2. Ten (10%) is the standard commission in commercial real estate. Ten percent is not the standard commission paid in a commercial real estate transaction. There are times when you may handle a small, inexpensive piece of property and a 10% commission is justified otherwise it just wouldn’t be worth your time unless you charge a higher commission. Commissions vary from market to market, owner to owner and sometimes from property to property. There are however generally accepted market standards. For instance in some markets the going rate for commissions on a full service office lease might be 4% of the gross, unless an outside broker is involved then it goes to 6%. Retail could be paid on the basis of so many dollars per square foot while large chunks of industrial space may have such a low rental rate that in order to make a respectable commission the rate might be 6% of the net. Also when leasing it is not uncommon for the broker/agent to be paid on future expansions and renewals if their prospective tenant should choose to stay in the building. In sales the commissions are set by the market but once again they will probably range from 3% to about 6% under normal conditions.

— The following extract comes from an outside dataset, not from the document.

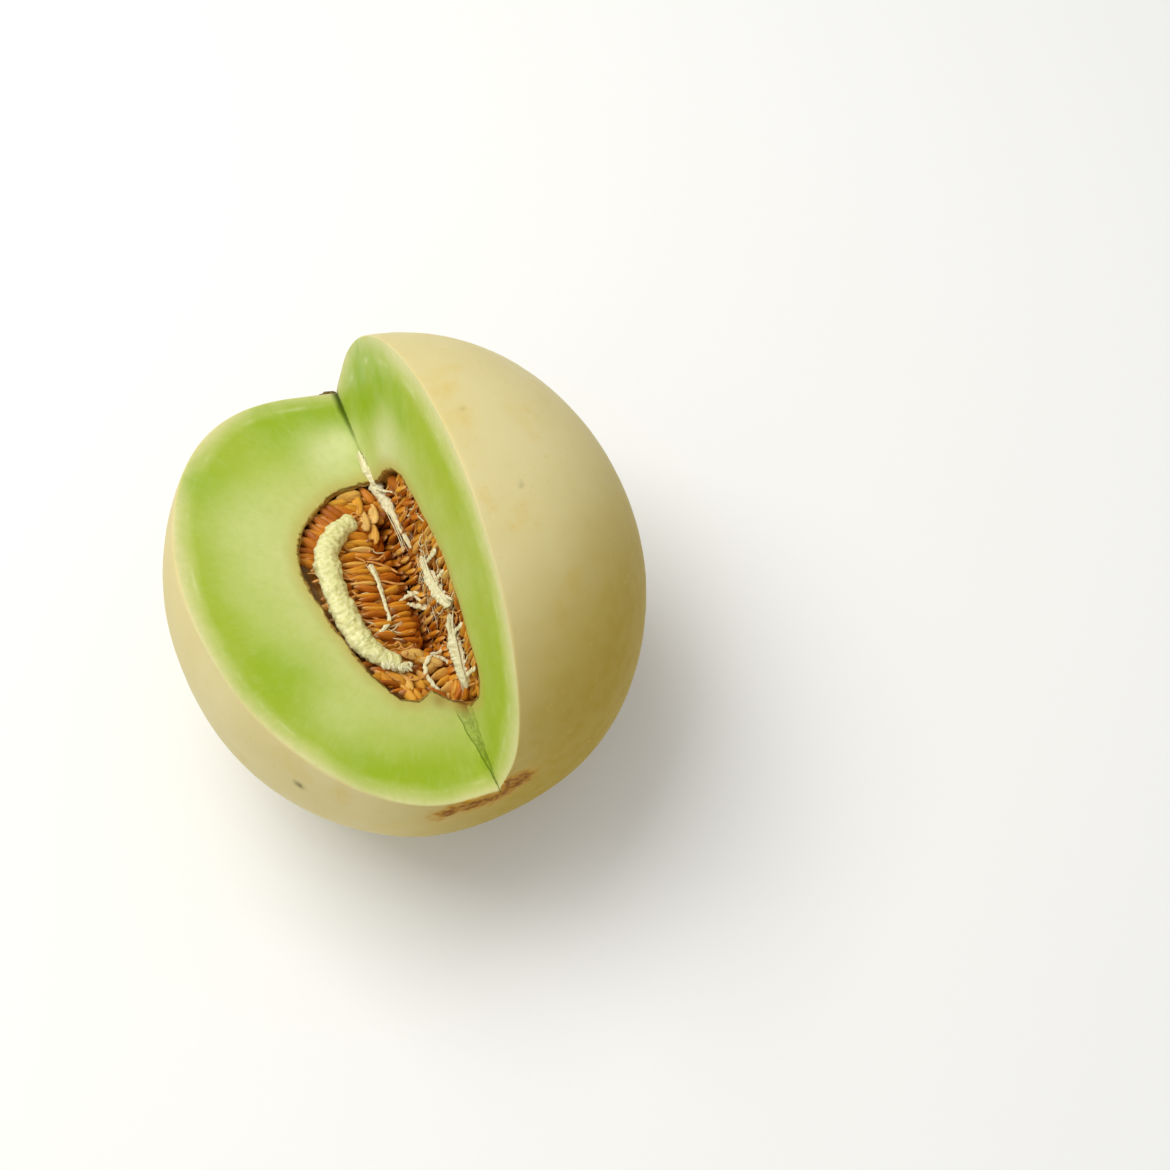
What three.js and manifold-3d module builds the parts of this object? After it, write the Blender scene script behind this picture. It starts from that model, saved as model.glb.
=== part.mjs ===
// A honeydew melon with one long wedge cut out, lying on its side on a small flat spot.
// Millimetres. +Z is up, and +Y runs from the blossom end to the stem end.
// Angles about the melon's length, called turns, start at +Z and grow towards +X.

import * as THREE from 'three';
import { mergeVertices } from 'three/addons/utils/BufferGeometryUtils.js';
import Module from 'manifold-3d';

const wasm = await Module();
wasm.setup();

// Outer form of the fruit
const EQUATOR_RADIUS = 86;
const STEM_STRETCH = 1.04;
const BLOSSOM_STRETCH = 1.102;
const STEM_FULLNESS = 2.1;
const BLOSSOM_FULLNESS = 2.0;
const EGG_LEAN = -0.012;
const STEM_DIMPLE = 0.068;
const STEM_DIMPLE_SPREAD = 22.6;
const BLOSSOM_DIMPLE = 0.0685;
const BLOSSOM_DIMPLE_SPREAD = 15.5;
const OVALITY = 0.015;
const OVAL_TURN = 37.7;
const FLAT_SPOT_DEPTH = 1.2;
const RIND_SEGMENTS = 54;
const RIND_RINGS = 36;

// Stem scar, a low corky stub in the dimple of the stem end
const SCAR_TOP_RADIUS = 4.6;
const SCAR_FOOT_RADIUS = 6.8;
const SCAR_RISE = 1.8;
const SCAR_ROOT = 6;
const SCAR_SIDES = 14;

// The two knife cuts meet on one line, a little off the fruit's own axis
const CUT_LINE_MIDDLE = new THREE.Vector3(2.88, -2.42, -0.36);
const CUT_LINE_DIRECTION = new THREE.Vector3(0.0506, 0.9986, 0.0178).normalize();
const LEFT_CUT_TURN = -63.6;
const RIGHT_CUT_TURN = 14.1;
const CUTTER_REACH = 150;
const CUTTER_LENGTH = 260;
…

3. The real estate industry is really hurting right now. An overbuild or a weak market of one real estate product does not always reflect the condition of the entire industry. There are so many different aspects of commercial real estate that it’s true, some of them may require a great deal of effort and time. The advantage of working in the commercial real estate industry is the flexibility it affords an agent in a down market, because there are so many different aspects or specialties. overbuilding is one of the biggest culprits in a soft market, but an overbuild usually effects only one or two product types in the market, rarely the entire market. A soft economy usually means a slow down in leasing, properties change hands and some even go back to their lenders, the banks or insurance companies, new relationships are formed and new opportunities arise. If you’re a residential broker or salesman don’t shudder or shut down when your client asks you about commercial real estate. This is your client and there are certain aspects of commercial real estate that you already do and are better suited to handle than most commercial specialists. Let’s discuss some of these so you’ll know when to work the deal and when you to refer it.
4. Commercial Brokers, if an agent is working under the banner of a residential real estate firm, don’t make income or knowledge assumptions. Recently an agent I had trained who is working with the commercial division of a residential company was told by a well meaning, experienced commercial agent that “she’ll never make much money unless she were to join an established commercial real estate firm. She nodded in agreement politely, having made six figures of personal income her first year in the industry and is well on her way to doubling that in year two. The facts are that this particular agent works with a firm that has over 200 residential agents feeding her leads, granted mostly “mom and pop” deals but she keeps 85% -95% of her commissions. An experienced broker, specializing in a particular area of commercial real estate, working with the many highly respected named firms, will work with the corporate elite, do larger deals and get a lot more notoriety but their commission splits could start as low as 45% and rarely do they achieve higher than 65% and once they have paid referral fees to the agent or agents within their own companies who sent this elite client to them. They may sometimes take home as little as 20% of the entire commission, while the local press is raving about them doing one of the largest deals of the year. The fact is that many of the major commercial real estate firms have acknowledged the 100% residential real estate firms could pose a devastating problem to them if they start establishing their own commercial divisions and offer large commission splits to some of their well established big producers.
5. As a real estate agent I should work all kinds of transactions. If it’s not in your area of expertise, refer it. So often residential real estate agents, through their hard work and home selling expertise, mpress and establish a well deserved trust and bond with their clients, which is a great thing. This leads to repeat business and referrals and this bond sometimes leads their business executive or entrepreneurial client to ask their agent about finding them a business or commercial investment property. Usually the residential agent considers how best to handle this request and passes/refers it to a commercial specialist, for a referral fee, with a reminder to the commercial agent of how important this client is to them. All too often, though, the residential agent figures out the potential commission that can be made on this transaction and allows their ego and greed to take over so they decide to work the transaction themselves. Bad move. Recently I watched a situation unfold where a residential agent decided to do a commercial office lease transaction herself, when she realized the commission to her would be around $65,000. Her client of several, years, had bought a few homes through her and now his company had asked him to find a new office location, about 10,000 square feet of office space, downtown. She had no problem find space, but had no experience negotiating a commercial lease. She had no idea that the typical commercial lease document has hidden in it about 10% to 20%, worth of lease concessions depending on the condition of the market.. Upon receiving the lease from the landlord’s representative she passed it on to her client with the recommendation that, “it appears to be a pretty standard lease to her, and it should be okay to sign it.” They signed and the transaction was worth about $1,620,000 and paid her a commission of about $65,000. Everyone was happy. The problem with the transaction is that the agent’s greed and ego has just cost/lost a valuable client somewhere between $162,000 and $324,000 in this transaction because of her lack of market knowledge. The mistake may never be picked up, but if it is, she may have put her client’s position in jeopardy with his company and has lost a valuable client and taken a hit to a good reputation.